Capital has plenty of PR work despite cutbacks

There were 270 PR jobs in government departments, 51 fewer than in 2008, when targets were set. Photo / supplied
There were 270 PR jobs in government departments, 51 fewer than in 2008, when targets were set. Photo / supplied

Clouds may be looming over the economy but the sun is shining for public relations consultants in the capital.

Government departments have been reducing staff to meet staffing caps, but public relations people say the work has been outsourced to the private sector.

Some of the work is going out to the same people working as private contractors.

But AUT University senior lecturer in public relations Aline Sandilands says there is plenty work for Wellington consultancies.

In March the Government said in a report that it was "concerned at the growth in numbers of communications and public relations staff employed in the public service".

"Chief executives ... should take account [of the] expectation that the number of communications and public relations advisers they employ will be reduced," it said.

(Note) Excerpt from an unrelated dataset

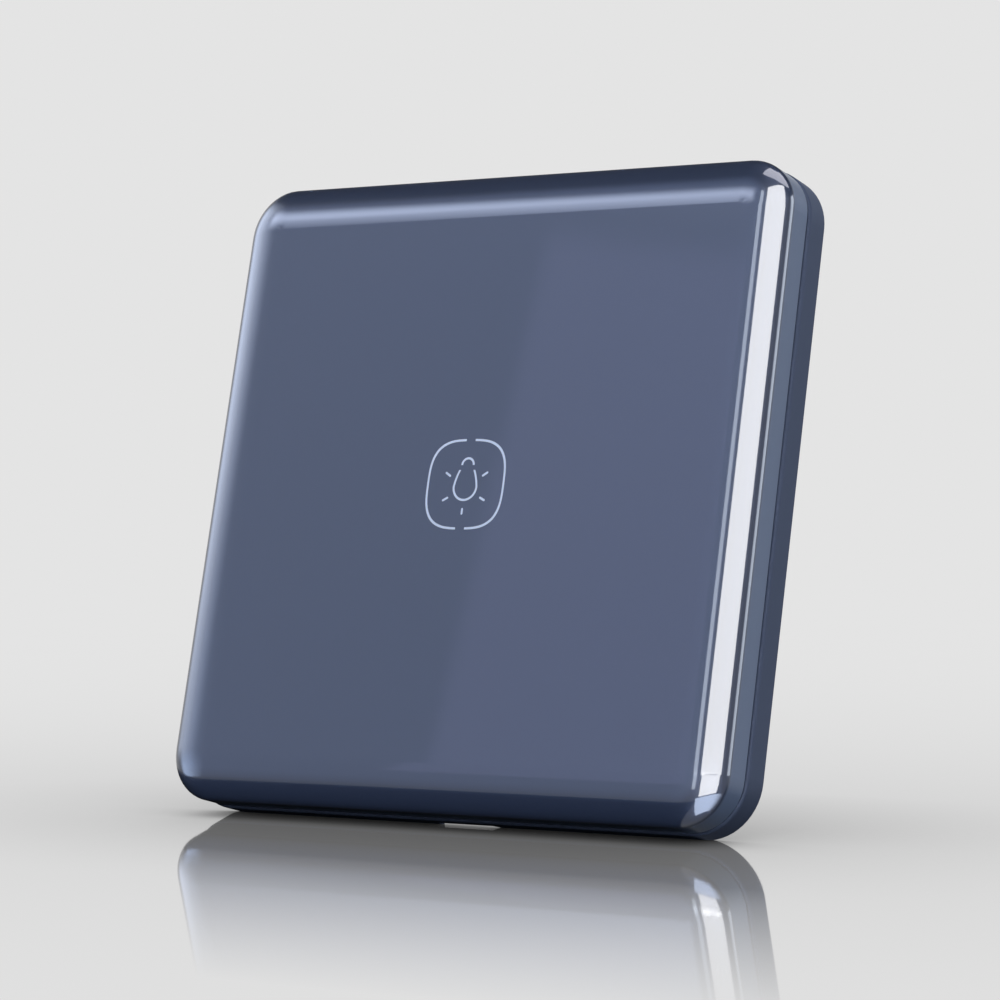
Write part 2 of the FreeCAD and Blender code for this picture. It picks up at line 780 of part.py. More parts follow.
def battery_clip():
    """A bent strip over the cell, with a slot and two feet on the board."""
    inner_x = cell_radius + clip_side_gap
    outer_x = inner_x + clip_thickness
    foot_x = outer_x + clip_foot
    top_y = cell_rear_y + clip_thickness
    foot_y = board_rear_y + clip_thickness
    corners = [
        FreeCAD.Vector(-foot_x, board_rear_y, 0),
        FreeCAD.Vector(-inner_x, board_rear_y, 0),
        FreeCAD.Vector(-inner_x, cell_rear_y, 0),
        FreeCAD.Vector(inner_x, cell_rear_y, 0),
        FreeCAD.Vector(inner_x, board_rear_y, 0),
        FreeCAD.Vector(foot_x, board_rear_y, 0),
        FreeCAD.Vector(foot_x, foot_y, 0),
        FreeCAD.Vector(outer_x, foot_y, 0),
        FreeCAD.Vector(outer_x, top_y, 0),
        FreeCAD.Vector(-outer_x, top_y, 0),
        FreeCAD.Vector(-outer_x, foot_y, 0),
        FreeCAD.Vector(-foot_x, foot_y, 0),
    ]
    outline = Part.makePolygon(corners + [corners[0]])
    strip = Part.Face(outline).extrude(FreeCAD.Vector(0, 0, clip_width))
    strip.translate(FreeCAD.Vector(0, 0, cell_z - clip_width / 2))
    slot = slot_plate(clip_slot_length, clip_slot_width / 2, cell_rear_y, top_y, z=cell_z)
    return strip.cut(slot)


def radio_chip():
    """The radio chip's moulded body."""
    length, width, height = chip_size
    x = chip_share * board_half_x
    body = box(x - length / 2, x + length / 2, board_rear_y, board_rear_y + height,
               row_z - width / 2, row_z + width / 2)
    return body.makeChamfer(chip_round, edges_at(body, board_rear_y + height))


def radio_chip_leads():
    """Two rows of bent leads at the long sides of the radio chip."""
    width, height = chip_size[1:]
    x = chip_share * board_half_x
    leads = []
    for side in (-1, 1):
        edge = row_z + side * width / 2
        tip = edge + side * chip_lead_reach
        knee = edge + side * chip_lead_reach / 2
        for i in range(chip_lead_count):
            lead_x = x + (i - (chip_lead_count - 1) / 2) * chip_lead_pitch
            x0 = lead_x - chip_lead_width / 2
            top = board_rear_y + height / 2
            corners = [
                FreeCAD.Vector(x0, top, edge),
                FreeCAD.Vector(x0, top, knee),
                FreeCAD.Vector(x0, board_rear_y + chip_lead_thickness, knee),
                FreeCAD.Vector(x0, board_rear_y + chip_lead_thickness, tip),
                FreeCAD.Vector(x0, board_rear_y, tip),
                FreeCAD.Vector(x0, board_rear_y, knee - side * chip_lead_thickness),
                FreeCAD.Vector(x0, top - chip_lead_thickness, knee - side * chip_lead_thickness),
                FreeCAD.Vector(x0, top - chip_lead_thickness, edge),
            ]
            outline = Part.makePolygon(corners + [corners[0]])
            leads.append(Part.Face(outline).extrude(FreeCAD.Vector(chip_lead_width, 0, 0)))
    return Part.makeCompound(leads)


def crystal_can():
    """The small metal can of the timing crystal."""
    length, width, height = can_size
    return rounded_plate(length / 2, width / 2, can_round, board_rear_y, board_rear_y + height,
                         x=can_share * board_half_x, z=row_z)


def resonator_can():
    """The round metal can of the radio resonator, with its flange."""
    x = resonator_share * board_half_x
    can = rod_y(x, row_z, resonator_radius, board_rear_y, board_rear_y + resonator_height)
    can = can.makeFillet(resonator_round, edges_at(can, board_rear_y + resonator_height))
    flange = rod_y(x, row_z, resonator_radius + resonator_flange,
                   board_rear_y, board_rear_y + resonator_flange_height)
    return can.fuse(flange)


def coil_antenna():
    """The wound wire antenna that lies along the upper edge of the board."""
    length = coil_pitch * coil_turns
    helix = Part.makeHelix(coil_pitch, length, coil_radius)
    start = Part.Wire(Part.makeCircle(
        coil_wire_radius, FreeCAD.Vector(coil_radius, 0, 0), FreeCAD.Vector(0, 1, 0)))
    coil = Part.Wire(helix.Edges).makePipeShell([start], True, True)
    coil.rotate(FreeCAD.Vector(0, 0, 0), FreeCAD.Vector(0, 1, 0), 90)
    axis_y = board_rear_y + coil_radius + coil_wire_radius
    coil.translate(FreeCAD.Vector(-length / 2, axis_y, board_half_z - coil_below_edge))
    return coil


def status_led():
    """The small light on the front of the board."""
    length, width, height = led_size
    return box(-length / 2, length / 2, board_front_y - height, board_front_y,
               led_z - width / 2, led_z + width / 2)


def chip_part(x, z):
    """One small chip part, a body with two thicker end caps."""
    y0 = board_rear_y
    y1 = y0 + chip_part_height
    core = box(x - chip_part_length / 2, x + chip_part_length / 2, y0, y1 - chip_end_step,
               z - chip_part_width / 2, z + chip_part_width / 2)
    pieces = [core]
    for side in (-1, 1):
        tip = x + side * chip_part_length / 2
        root = tip - side * chip_end_length
        pieces.append(box(min(tip, root), max(tip, root), y0, y1,
                          z - chip_part_width / 2, z + chip_part_width / 2))
    return fuse_all(pieces)


def chip_parts(share):
    """A column of small chip parts."""
    x = share * board_half_x
    lowest = row_z - (chip_part_rows - 1) / 2 * chip_part_pitch
    rows = [lowest + i * chip_part_pitch for i in range(chip_part_rows)]
    return Part.makeCompound([chip_part(x, z) for z in rows])


def stop_pads():
    """Two soft pads on the deck that stop the key's free edge."""
    lift = key_angle * (hinge_z - stop_pad_z + stop_pad_width / 2)
    top_y = carrier_rear_y + lift + stop_clearance
    pads = []
    for x in (-stop_pad_x, stop_pad_x):
        pads.append(rounded_plate(stop_pad_length / 2, stop_pad_width / 2, stop_pad_corner,
                                  top_y, deck_front_y, x=x, z=stop_pad_z))
    return Part.makeCompound(pads)


def main():
    os.makedirs("parts", exist_ok=True)
    icon = icon_strokes()
    save("key_cap", key_cap(icon))
    save("icon_print", icon)
    save("key_plate", key_plate())
    save("outer_frame", outer_frame())
    save("back_plate", back_plate())
    save("circuit_board", circuit_board())
    save("board_screws", Part.makeCompound([board_screw(x, z) for x, z in screw_places()]))
    save("switch_body", switch_body())
    save("switch_cover", switch_cover())
    save("switch_plunger", switch_plunger())
    save("switch_legs", switch_legs())
    save("coin_cell", coin_cell())
    save("battery_contact", battery_contact())
    save("battery_clip", battery_clip())
    save("radio_chip", radio_chip())
    save("radio_chip_leads", radio_chip_leads())
    save("crystal_can", crystal_can())
    save("resonator_can", resonator_can())
    save("coil_antenna", coil_antenna())
    save("status_led", status_led())
    save("chip_resistors", chip_parts(resistor_share))
    save("chip_capacitors", chip_parts(capacitor_share))
    save("stop_pads", stop_pads())
    save("wall_pads", wall_pads())
    print("key angle, degrees:", math.degrees(key_angle), "plunger travel:", plunger_travel)


main()
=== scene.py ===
import bpy
import math
from mathutils import Matrix, Vector


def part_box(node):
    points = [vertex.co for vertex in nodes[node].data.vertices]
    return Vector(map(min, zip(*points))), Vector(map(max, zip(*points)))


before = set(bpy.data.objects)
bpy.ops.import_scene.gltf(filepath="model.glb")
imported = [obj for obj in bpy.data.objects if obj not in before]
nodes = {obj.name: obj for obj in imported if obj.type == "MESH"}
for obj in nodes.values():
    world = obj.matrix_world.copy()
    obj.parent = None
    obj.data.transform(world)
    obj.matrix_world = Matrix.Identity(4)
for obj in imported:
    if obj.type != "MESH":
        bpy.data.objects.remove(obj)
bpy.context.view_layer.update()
scene = bpy.context.scene
scene.view_settings.view_transform = "Standard"
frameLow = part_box("outer_frame")[0]
print("frame loaded,", len(nodes), "nodes")


# small helpers for shader trees
def addNode(tree, kind, **settings):
    node = tree.nodes.new(kind)
    for key, value in settings.items():
        setattr(node, key, value)
    return node


def addMath(tree, operation, first, second=None, third=None):
    node = addNode(tree, "ShaderNodeMath", operation=operation)
    for slot, value in zip(node.inputs, (first, second, third)):
        if value is None:
            continue
        if isinstance(value, (int, float)):
            slot.default_value = value
        else:
            tree.links.new(value, slot)
    return node.outputs[0]


# a value carried from one range to another, with soft ends unless it runs straight
def addRamp(tree, value, start, end, levels=(0.0, 1.0), straight=False):
    kind = "LINEAR" if straight else "SMOOTHSTEP"
    ramp = addNode(tree, "ShaderNodeMapRange", interpolation_type=kind)
    tree.links.new(value, ramp.inputs["Value"])
    ramp.inputs["From Min"].default_value = start
    ramp.inputs["From Max"].default_value = end
    ramp.inputs["To Min"].default_value = levels[0]
    ramp.inputs["To Max"].default_value = levels[1]
    return ramp.outputs["Result"]


def mixShaders(tree, share, first, second):
    mix = addNode(tree, "ShaderNodeMixShader")
    for slot, source in zip(mix.inputs, (share, first, second)):
        tree.links.new(source, slot)
    return mix.outputs[0]


def mixColour(tree, share, first, second):
    mix = addNode(tree, "ShaderNodeMix", data_type="RGBA")
    tree.links.new(share, mix.inputs[0])
    for slot, colour in zip((mix.inputs[6], mix.inputs[7]), (first, second)):
        if isinstance(colour, tuple):
            slot.default_value = (*colour, 1.0)
        else:
            tree.links.new(colour, slot)
    return mix.outputs[2]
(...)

According to government statistics, on December 31 last year there were 270 PR jobs in government departments, 51 fewer than in 2008, when targets were set. There are no specific rules on the jobs being outsourced.

But there were seven more full-time positions than six months previously, indicating the number of public servant PR people in departments was back on the rise.

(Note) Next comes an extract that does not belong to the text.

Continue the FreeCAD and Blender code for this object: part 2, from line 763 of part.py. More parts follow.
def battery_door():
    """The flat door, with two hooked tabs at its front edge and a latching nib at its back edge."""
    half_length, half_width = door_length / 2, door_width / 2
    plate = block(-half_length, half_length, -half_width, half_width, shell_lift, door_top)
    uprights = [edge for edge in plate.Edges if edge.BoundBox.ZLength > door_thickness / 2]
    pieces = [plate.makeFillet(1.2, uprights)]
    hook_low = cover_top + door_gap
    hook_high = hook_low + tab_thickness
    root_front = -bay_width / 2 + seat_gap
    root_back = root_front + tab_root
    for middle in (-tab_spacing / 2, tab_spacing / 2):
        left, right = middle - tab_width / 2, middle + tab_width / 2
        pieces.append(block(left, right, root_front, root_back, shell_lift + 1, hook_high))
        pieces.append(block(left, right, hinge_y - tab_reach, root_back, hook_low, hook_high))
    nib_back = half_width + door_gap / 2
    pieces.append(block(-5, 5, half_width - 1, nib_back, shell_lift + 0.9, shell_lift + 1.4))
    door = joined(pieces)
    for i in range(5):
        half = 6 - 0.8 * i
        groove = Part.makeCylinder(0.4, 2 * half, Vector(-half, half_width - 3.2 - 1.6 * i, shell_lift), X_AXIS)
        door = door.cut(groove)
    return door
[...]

In the meantime the Auckland PR market is being described as patchy.

Star PR closed this week after six years with the last partner standing, Alan McDonald, merging the company interests with those of Matthew Hooton's public relations company Exceltium, where he is now general manager.

PR veteran Cedric Allan had left some time ago while Malcolm Boyle left through ill-health and Jill Dryden went to Wright Communications.

McDonald said there was some movement on accounts, but in most cases PR consultancies were working very hard and overall the market was very muted. He decided to move to Exceltium.

There was some work around Christchurch and advertising spend moving to PR but overall some marketing budgets were crunched and PR contracts were vulnerable to cuts from overseas head offices.

Claudia Macdonald of Mango Public Relations said that ambient or "experiential" advertising had increasingly merged corporate reputation and public relations and was becoming a standard part of advertising.

Cedric Allan of Boag Alan Pirie said that the additional demand in Wellington was partly because of the complication of government relations under the MMP political system, where people once had to approach only one person but now had to speak to many.

Allan doubted that public relations was growing as a sector because people were being cautious about spending, but there was plenty of work.

Public relations body Prinz said that while there was plenty of work it was from existing clients and overall the sector was not growing.

ASB Bank marketing boss Roger

Beaumont said with tough budgets, big corporates were increasingly looking at value for money from employing PR people internally.

On the other hand outside consultancies often brought something special. He said that overall the market for consultancies was patchy.